Ramadan, which begins on May 6 in most countries this year, is the holiest month in the Islamic calendar.
It involves abstaining from eating, drinking, smoking and sexual relations from dawn to sunset, in the hopes that it will lead to greater “taqwa”, or consciousness of God.
Muslims were commanded to fast during Ramadan more than 1,400 years ago, the ancient Greeks recommended fasting to heal the body, and today some scientists are advocating a modified fast for its mental and physical benefits.
Known as intermittent fasting, this modified fast comes in a number of forms that require not eating for 12, 16, or 24 hours at a time. Another form, known as the 5:2 fast, advocates calorie restriction (eating only between 500 and 600 calories) over a period of 36 hours, twice a week.
Eat Stop Eat, a book by Brad Pilon published in 2007, recommended abstaining from eating for 24 hours once or twice a week, giving individuals the freedom to decide when to start and end their fast.
In 2012, Michael Mosley released his TV documentary Eat, Fast and Live Longer and published his best-selling book The Fast Diet, both based on the 5:2 concept of intermittent fasting.
“In The Fast Diet I advocate a form of fasting called ‘time-restricted eating’,” Mosley told Al Jazeera.
“This involves only eating within certain hours, similar to the form of fasting practised by Muslims during Ramadan.
“The proven benefits include improved sleep and evidence of reduced risk of some cancers, in particular, breast cancer.”
Benefits of fasting
Experts have also found that restricting food intake during the day can help prevent health problems such as high cholesterol, heart disease and obesity, as well as improve mental health and wellbeing.
Ramadan in Iceland and New Zealand
By not consuming any food, our body is able to concentrate on removing toxins, as we give the digestive system a rest.
Nutritionist Claire Mahy told Al Jazeera: “Fasting allows the gut to cleanse and strengthens its lining. It can also stimulate a process called autophagy, which is where cells self-cleanse and remove damaged and dangerous particles.”

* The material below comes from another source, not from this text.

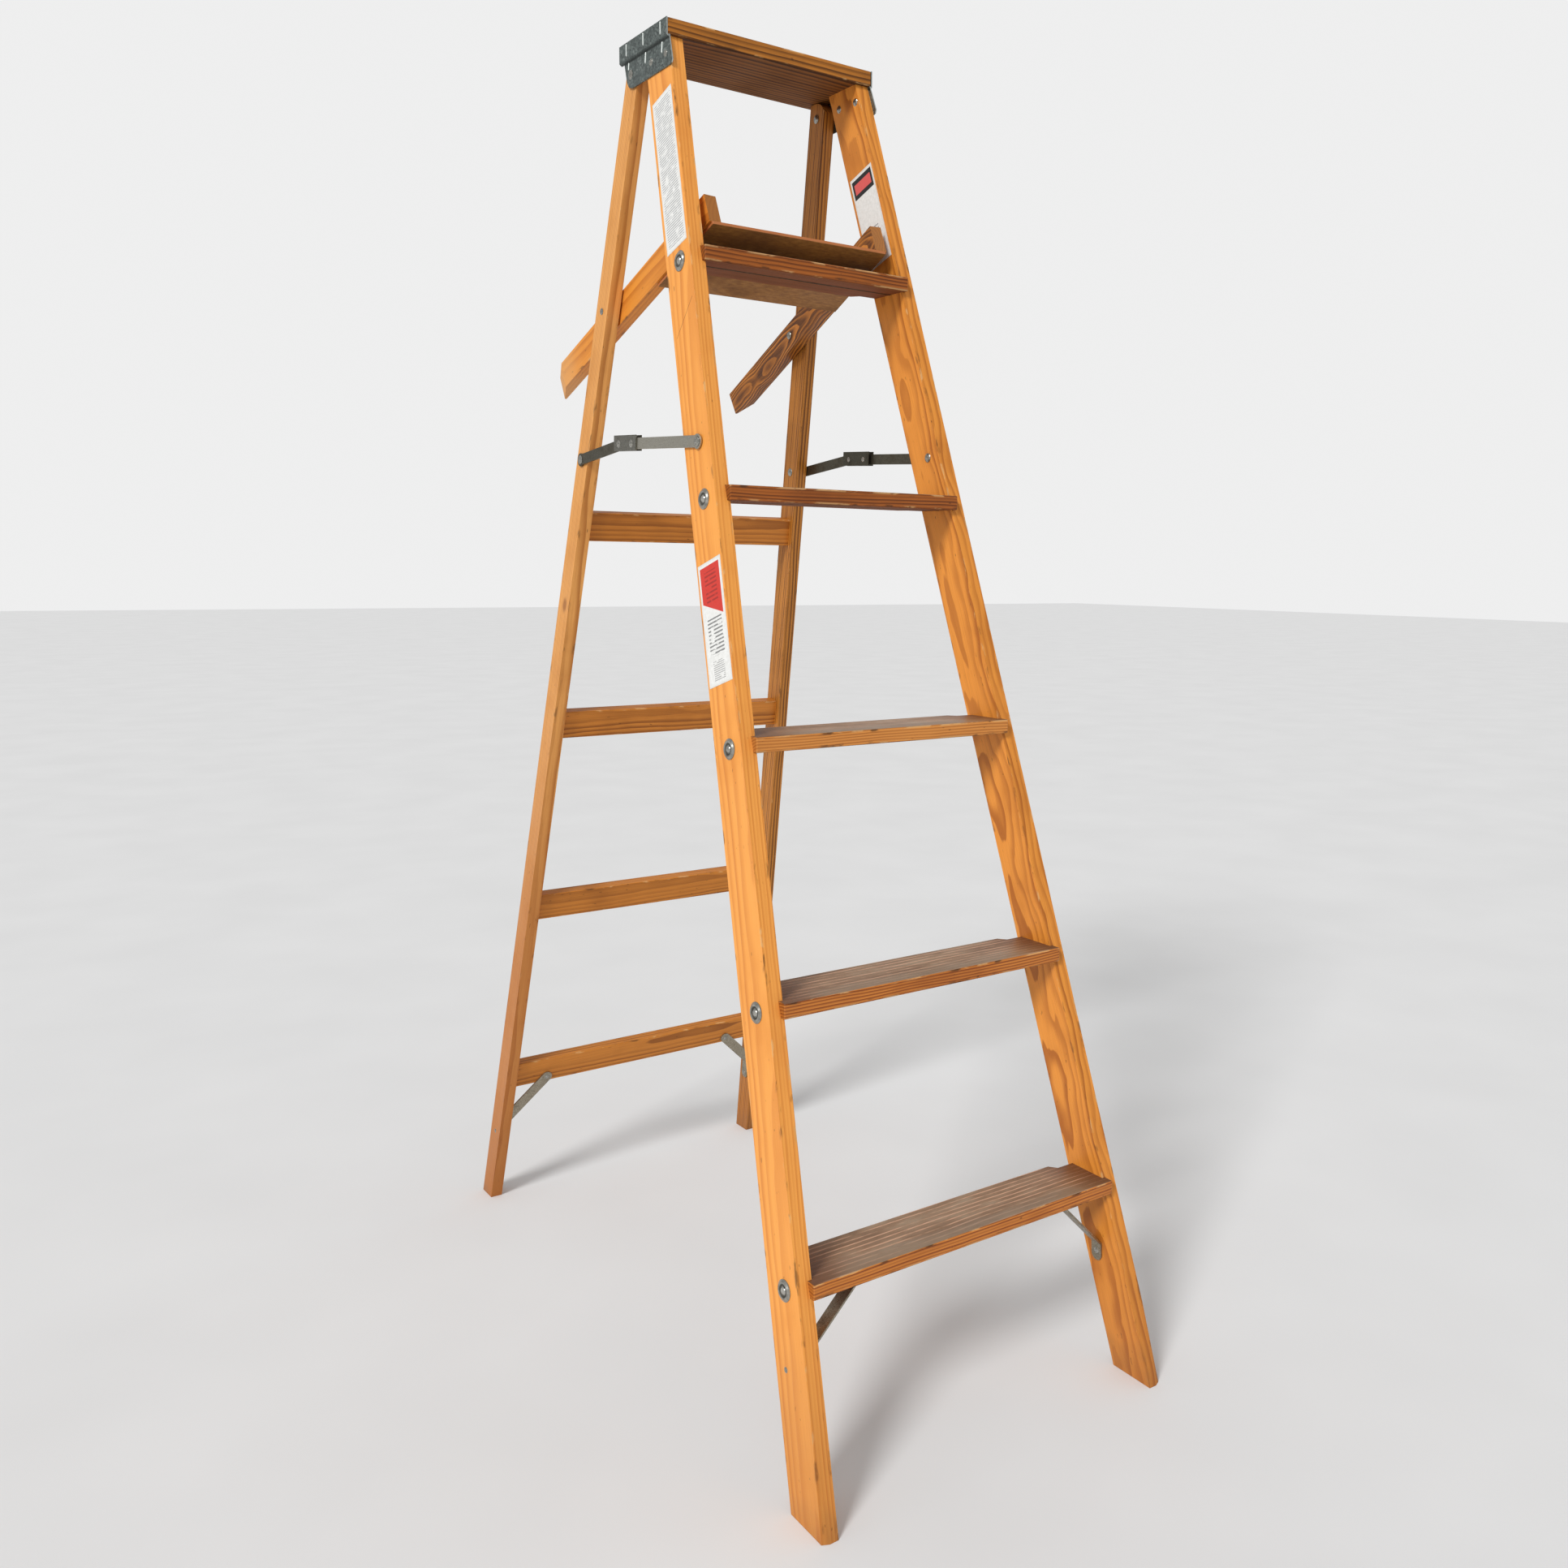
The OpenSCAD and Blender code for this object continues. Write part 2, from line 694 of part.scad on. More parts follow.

Scientists have also been studying the link between diet, gut health and mental wellbeing and, as Mosley explained, fasting can lead to the release of BDNF (brain-derived neurotrophic factor) in the brain.
“This has been shown to protect brain cells and could reduce depression and anxiety, as well as the risk of developing dementia,” Mosley added.
Many people who have embraced fasting have also found that, done properly, it has helped them lose fat and gain lean muscle mass.
When not to fast
As with any diet or lifestyle change, there are risks to fasting as it is not suited to everyone.
Individuals with compromised health or those who are being followed by a physician for any health conditions should consult a doctor before trying it in order to be monitored for some of the side-effects.
“Fasting can lead to low blood glucose levels (BGL), which causes reduced concentration and increased fatigue,” explained registered nutritionist Nazmin Islam.
Islam added that sustainable weight loss is only possible with regular fasting and that any weight loss during Ramadan could easily be reversed once an individual returns to their daily eating patterns.
“However, the benefits outweigh the cons. In the long run, fasting, if done correctly, can improve one’s digestive system and overall metabolism.”